Why so many damned bunts?

Mike McGinnis

Teams are still bunting, and Buzzfeed's Erik Malinowski brings us a good old-fashioned (and well-reported and -quoted) screed on the old-time subject. A snippet:

Using numbers collected over a 17-season span in the ’60s and ’70s — i.e., a LOT of data, not a small sample taken to speculative conclusions — Palmer and Thorn calculated how many runs the average offense scores in an inning given every possible game situation (no one on/no outs, runner on first/no outs, runners on first and second/no outs…). Most sacrifice bunts occur when there’s a runner on first with no outs. In those situations the average offense will go on to score 0.783 runs. Let’s say a sacrifice bunt in that situation is successful, as Dusty Baker hopes. Now you have a runner on second and one out. The average offense with a runner on second and one out scores 0.699 runs. The run expectancy has decreased thanks to the sacrifice bunt. Sacrificing an out to get a runner to second makes a team less likely to score, not more. (The specific numbers have changed as offenses have gotten more potent, but the gist remains the same.)

As Palmer and Thorn conclude in the book that accompanied their original data, "With the introduction of the lively ball, the sacrifice bunt should have vanished."

--snip--

You’d think a scenario that’s so contrived and complex and arcane would have to be worth the trouble and effort that goes into it, or else managers would stop calling for it. But that’s simply not the case.

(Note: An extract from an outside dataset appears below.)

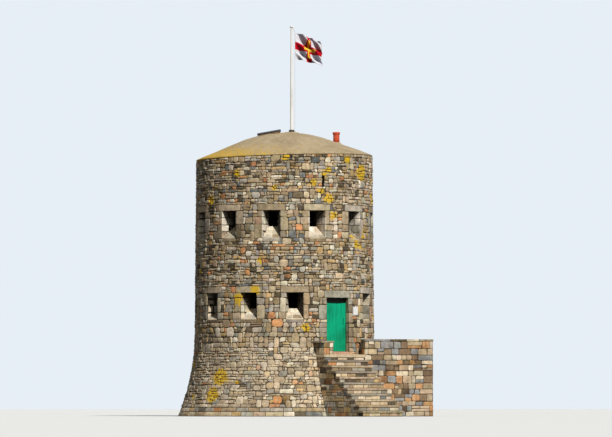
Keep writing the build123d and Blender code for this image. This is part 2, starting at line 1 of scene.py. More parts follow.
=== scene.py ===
# %% [markdown]
# The loophole tower, dressed for its picture.
# The packed CAD model already holds the tower's solid parts, each a node in its own place. This lesson adds
# what solids can't show well, which is every stone, joint, board and fold, and gives all of it a finish.
# Places are in metres, with the origin on the tower's axis at the foot, +Z up and the door towards -Y. An
# azimuth is measured from the door, positive to the right for someone who faces the door.

# %% The fixed frame
import math

import bmesh
import bpy
import numpy as np
from mathutils import Matrix, Vector, noise as noise_field


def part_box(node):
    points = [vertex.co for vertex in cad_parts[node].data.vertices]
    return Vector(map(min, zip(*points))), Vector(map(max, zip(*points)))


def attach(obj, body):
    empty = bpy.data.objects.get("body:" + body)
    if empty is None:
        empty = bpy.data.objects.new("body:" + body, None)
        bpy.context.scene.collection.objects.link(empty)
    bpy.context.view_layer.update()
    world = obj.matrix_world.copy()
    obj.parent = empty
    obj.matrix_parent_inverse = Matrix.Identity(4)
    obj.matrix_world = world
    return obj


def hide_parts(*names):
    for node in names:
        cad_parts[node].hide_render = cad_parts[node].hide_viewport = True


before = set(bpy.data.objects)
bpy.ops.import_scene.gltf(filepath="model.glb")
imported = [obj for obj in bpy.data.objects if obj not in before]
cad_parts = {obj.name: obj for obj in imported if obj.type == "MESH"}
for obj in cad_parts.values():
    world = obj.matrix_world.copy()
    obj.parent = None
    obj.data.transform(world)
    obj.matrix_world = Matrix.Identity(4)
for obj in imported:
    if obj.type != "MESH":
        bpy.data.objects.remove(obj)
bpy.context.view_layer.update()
scene = bpy.context.scene
rng = np.random.default_rng(11)
print("CAD nodes", len(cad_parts))

# %% [markdown]
# Real masons set out a tower by its levels: the foot, the door's floor, sills, heads and lintels. They
# could be typed in again, but read from the CAD nodes they always fit what the solids say.

# %% Levels of the storeys


def levels_of(node):
    """Lowest and highest level of a CAD node."""
    low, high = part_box(node)
    return low.z, high.z


FOOT_TOP = levels_of("foot_course")[1]
ENTRANCE_LEVEL, LOWER_SILL = levels_of("entrance_wall_right")
LOWER_HEAD, UPPER_SILL = levels_of("middle_wall_back")
UPPER_HEAD = levels_of("upper_piers")[1]
LOWER_SILL_FOOT = levels_of("lower_sills")[0]
UPPER_SILL_FOOT = levels_of("upper_sills")[0]
LOWER_LINTEL_TOP = levels_of("lower_lintels")[1]
UPPER_LINTEL_TOP = levels_of("upper_lintels")[1]
DOOR_HEAD, DOOR_LINTEL_TOP = levels_of("door_lintel")
LANDING_TOP = levels_of("landing")[1]
PLATE_LEVELS = levels_of("wall_plate")
shown = (FOOT_TOP, ENTRANCE_LEVEL, LOWER_SILL, LOWER_HEAD, UPPER_SILL, UPPER_HEAD)
print("levels", [round(level, 3) for level in shown])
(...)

What follows are quotes from a bunch of my esteemed colleagues -- Nick Piecoro, Jay Jaffe, Dave Brown, Sam Miller, King Kaufman, and Keith Law -- explaining why managers still insist on bunting with some regularity. And all of the explanations are spot-on. And Malinowski's done his home work, reading (for example) all 50 pages about sacrifice bunting in The Book -- Playing the Percentages in Baseball. And yes, Dusty Baker probably bunts too often: 81 so far this season. But 47 of those were executed by pitchers, which leaves only 34 for everyone else. Thirty-four non-pitcher sacrifices in 151 games just isn't a lot. And Baker's Reds actually lead the National League in sacrifice hits by quite a bit.

The usual run-expectancy charts, by the way, are useful but not definitive. Yes, you're going to score fewer runs with a runner on second base and one out than with a runner on first and nobody out. Ergo, it's silly to give up an out for a base. But the bunt starts looking better when you factor in the chances that the batter will wind up on first base, by dint of hit or error. Of course, you have to also consider the possibility of the runner getting forced at second, in the event of a poor bunt. That happens, too. You might also consider what happens to the defense when one or two infielders are drawn in, guarding against the bunt.

From the last of those 50 pages about the bunt in The Book:

If you were expecting a nice, tidy set of rules, such as "It is rarely correct to sacrifice in this day and age," or, "A bunt is only warranted in the late innings of a close game," you are probably disappointed. Unfortunately, or fortunately, depending on your point of view, analyzing the efficacy of the sacrifice bunt in the various situations is so complex and difficult and the results are often so close, that we can offer only a few clear-cut rules of thumb and a myriad of recommendations built on somewhat shaky foundations.

Looking at the American League SH rankings, I notice a pattern among the bottom five: Cleveland, Boston, Tampa Bay, Oakland, Chicago ... four Moneyball teams and one wild card. But you know, even those five have averaged 21 sacrifice hits this season. It can't always be that dumb, can it?

Bunt-wise, Dusty Baker's a dinosaur. Someday he'll go away, and baseball won't be quite as interesting. But the sacrifice bunt won't ever go away completely. For which I'm thankful. Baseball's more interesting with it.